*Short exercise*.
Exactly reproduce each line of the listing that follows.

*Provided material*.
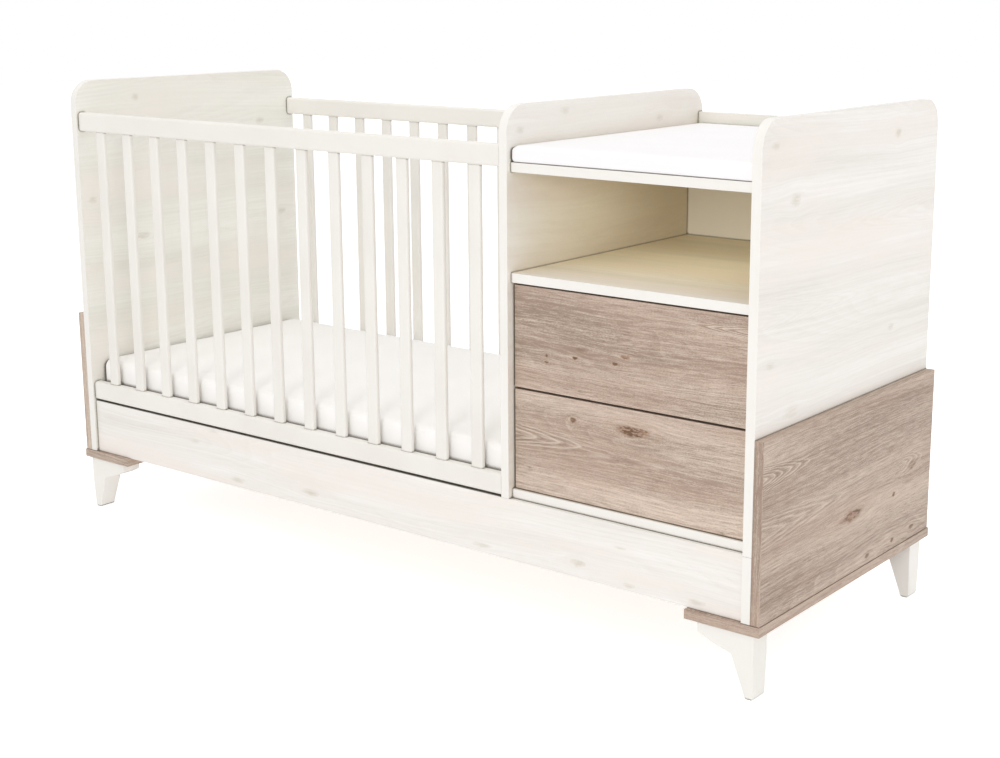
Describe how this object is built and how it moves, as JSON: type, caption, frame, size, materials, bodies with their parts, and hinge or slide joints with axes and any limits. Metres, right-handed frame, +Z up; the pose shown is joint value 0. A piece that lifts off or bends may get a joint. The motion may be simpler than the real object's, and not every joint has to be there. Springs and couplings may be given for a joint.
{
  "type": "crib with attached changer",
  "caption": "Long slatted crib whose right end is a changer with an open shelf and push-open drawers, on bracket feet, in pale and greyish brown board.",
  "frame": {"origin": "on the floor under the middle of the bounding box", "axes": "+X along the length towards the changer, +Y towards the back, +Z up; the drawers open towards -Y"},
  "size_m": [1.8, 0.659, 0.983],
  "materials": {
    "bleached_board": "matt bleached pine decor on board",
    "brown_board": "matt greyish brown pine decor on board",
    "ivory_lacquer": "satin ivory lacquer on wood",
    "plain_pine": "planed pine, unfinished",
    "drawer_board": "matt white coated board",
    "thin_back": "matt coated fibreboard",
    "mattress_cover": "woven white cotton cover",
    "pad_cover": "smooth wipe-clean white cover",
    "slide_steel": "zinc plated sheet steel",
    "zinc_fitting": "die-cast zinc"
  },
  "bodies": {
    "frame": {"left_end_panel": "bleached_board", "left_end_cover": "brown_board", "left_base_plate": "brown_board", "right_lower_panel": "bleached_board", "right_end_cover": "brown_board", "right_base_plate": "brown_board", "leg_front_left": "ivory_lacquer", "leg_back_left": "ivory_lacquer", "leg_front_right": "ivory_lacquer", "leg_back_right": "ivory_lacquer", "front_apron": "bleached_board", "back_apron": "bleached_board", "front_top_rail": "ivory_lacquer", "front_bottom_rail": "ivory_lacquer", "front_slats": "ivory_lacquer", "back_top_rail": "ivory_lacquer", "back_bottom_rail": "ivory_lacquer", "back_slats": "ivory_lacquer", "front_ledger": "plain_pine", "back_ledger": "plain_pine", "base_slats": "plain_pine", "mattress": "mattress_cover", "divider_panel": "bleached_board", "right_side_panel": "bleached_board", "changer_top": "bleached_board", "open_shelf": "bleached_board", "changer_bottom": "bleached_board", "changer_back": "thin_back", "back_guard": "bleached_board", "changing_pad": "pad_cover", "upper_outer_left": "slide_steel", "upper_outer_right": "slide_steel", "lower_outer_left": "slide_steel", "lower_outer_right": "slide_steel", "rail_cams": "zinc_fitting", "rail_dowels": "plain_pine", "cabinet_cams": "zinc_fitting", "apron_brackets": "slide_steel", "leg_screws": "slide_steel"},
    "upper_drawer": {"upper_front": "brown_board", "upper_left_side": "drawer_board", "upper_right_side": "drawer_board", "upper_back": "drawer_board", "upper_bottom": "drawer_board", "upper_inner_left": "slide_steel", "upper_inner_right": "slide_steel", "upper_cams": "zinc_fitting"},
    "upper_slide_stage": {"upper_middle_left": "slide_steel", "upper_middle_right": "slide_steel"},
    "lower_drawer": {"lower_front": "brown_board", "lower_left_side": "drawer_board", "lower_right_side": "drawer_board", "lower_back": "drawer_board", "lower_bottom": "drawer_board", "lower_inner_left": "slide_steel", "lower_inner_right": "slide_steel", "lower_cams": "zinc_fitting"},
    "lower_slide_stage": {"lower_middle_left": "slide_steel", "lower_middle_right": "slide_steel"}
  },
  "joints": [
    {"name": "upper_drawer_slide", "type": "slide", "parent": "frame", "child": "upper_drawer", "axis": [0, -1, 0], "range_m": [-0.003, 0.48]},
    {"name": "upper_stage_slide", "type": "slide", "parent": "frame", "child": "upper_slide_stage", "axis": [0, -1, 0], "range_m": [-0.0015, 0.24]},
    {"name": "lower_drawer_slide", "type": "slide", "parent": "frame", "child": "lower_drawer", "axis": [0, -1, 0], "range_m": [-0.003, 0.48]},
    {"name": "lower_stage_slide", "type": "slide", "parent": "frame", "child": "lower_slide_stage", "axis": [0, -1, 0], "range_m": [-0.0015, 0.24]}
  ],
  "couplings": [
    {"joint": "upper_stage_slide", "follows": "upper_drawer_slide", "ratio": 0.5},
    {"joint": "lower_stage_slide", "follows": "lower_drawer_slide", "ratio": 0.5}
  ]
}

*Exercise result*.
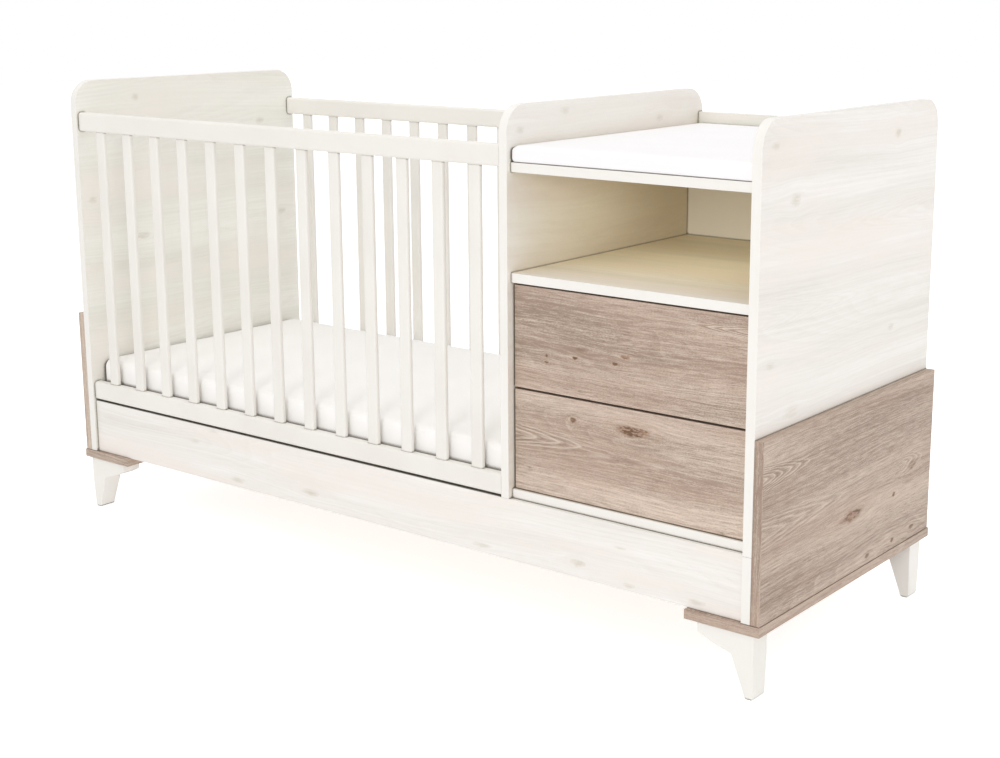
Describe how this object is built and how it moves, as JSON: type, caption, frame, size, materials, bodies with their parts, and hinge or slide joints with axes and any limits. Metres, right-handed frame, +Z up; the pose shown is joint value 0. A piece that lifts off or bends may get a joint. The motion may be simpler than the real object's, and not every joint has to be there. Springs and couplings may be given for a joint.
{
  "type": "crib with attached changer",
  "caption": "Long slatted crib whose right end is a changer with an open shelf and push-open drawers, on bracket feet, in pale and greyish brown board.",
  "frame": {"origin": "on the floor under the middle of the bounding box", "axes": "+X along the length towards the changer, +Y towards the back, +Z up; the drawers open towards -Y"},
  "size_m": [1.8, 0.659, 0.983],
  "materials": {
    "bleached_board": "matt bleached pine decor on board",
    "brown_board": "matt greyish brown pine decor on board",
    "ivory_lacquer": "satin ivory lacquer on wood",
    "plain_pine": "planed pine, unfinished",
    "drawer_board": "matt white coated board",
    "thin_back": "matt coated fibreboard",
    "mattress_cover": "woven white cotton cover",
    "pad_cover": "smooth wipe-clean white cover",
    "slide_steel": "zinc plated sheet steel",
    "zinc_fitting": "die-cast zinc"
  },
  "bodies": {
    "frame": {"left_end_panel": "bleached_board", "left_end_cover": "brown_board", "left_base_plate": "brown_board", "right_lower_panel": "bleached_board", "right_end_cover": "brown_board", "right_base_plate": "brown_board", "leg_front_left": "ivory_lacquer", "leg_back_left": "ivory_lacquer", "leg_front_right": "ivory_lacquer", "leg_back_right": "ivory_lacquer", "front_apron": "bleached_board", "back_apron": "bleached_board", "front_top_rail": "ivory_lacquer", "front_bottom_rail": "ivory_lacquer", "front_slats": "ivory_lacquer", "back_top_rail": "ivory_lacquer", "back_bottom_rail": "ivory_lacquer", "back_slats": "ivory_lacquer", "front_ledger": "plain_pine", "back_ledger": "plain_pine", "base_slats": "plain_pine", "mattress": "mattress_cover", "divider_panel": "bleached_board", "right_side_panel": "bleached_board", "changer_top": "bleached_board", "open_shelf": "bleached_board", "changer_bottom": "bleached_board", "changer_back": "thin_back", "back_guard": "bleached_board", "changing_pad": "pad_cover", "upper_outer_left": "slide_steel", "upper_outer_right": "slide_steel", "lower_outer_left": "slide_steel", "lower_outer_right": "slide_steel", "rail_cams": "zinc_fitting", "rail_dowels": "plain_pine", "cabinet_cams": "zinc_fitting", "apron_brackets": "slide_steel", "leg_screws": "slide_steel"},
    "upper_drawer": {"upper_front": "brown_board", "upper_left_side": "drawer_board", "upper_right_side": "drawer_board", "upper_back": "drawer_board", "upper_bottom": "drawer_board", "upper_inner_left": "slide_steel", "upper_inner_right": "slide_steel", "upper_cams": "zinc_fitting"},
    "upper_slide_stage": {"upper_middle_left": "slide_steel", "upper_middle_right": "slide_steel"},
    "lower_drawer": {"lower_front": "brown_board", "lower_left_side": "drawer_board", "lower_right_side": "drawer_board", "lower_back": "drawer_board", "lower_bottom": "drawer_board", "lower_inner_left": "slide_steel", "lower_inner_right": "slide_steel", "lower_cams": "zinc_fitting"},
    "lower_slide_stage": {"lower_middle_left": "slide_steel", "lower_middle_right": "slide_steel"}
  },
  "joints": [
    {"name": "upper_drawer_slide", "type": "slide", "parent": "frame", "child": "upper_drawer", "axis": [0, -1, 0], "range_m": [-0.003, 0.48]},
    {"name": "upper_stage_slide", "type": "slide", "parent": "frame", "child": "upper_slide_stage", "axis": [0, -1, 0], "range_m": [-0.0015, 0.24]},
    {"name": "lower_drawer_slide", "type": "slide", "parent": "frame", "child": "lower_drawer", "axis": [0, -1, 0], "range_m": [-0.003, 0.48]},
    {"name": "lower_stage_slide", "type": "slide", "parent": "frame", "child": "lower_slide_stage", "axis": [0, -1, 0], "range_m": [-0.0015, 0.24]}
  ],
  "couplings": [
    {"joint": "upper_stage_slide", "follows": "upper_drawer_slide", "ratio": 0.5},
    {"joint": "lower_stage_slide", "follows": "lower_drawer_slide", "ratio": 0.5}
  ]
}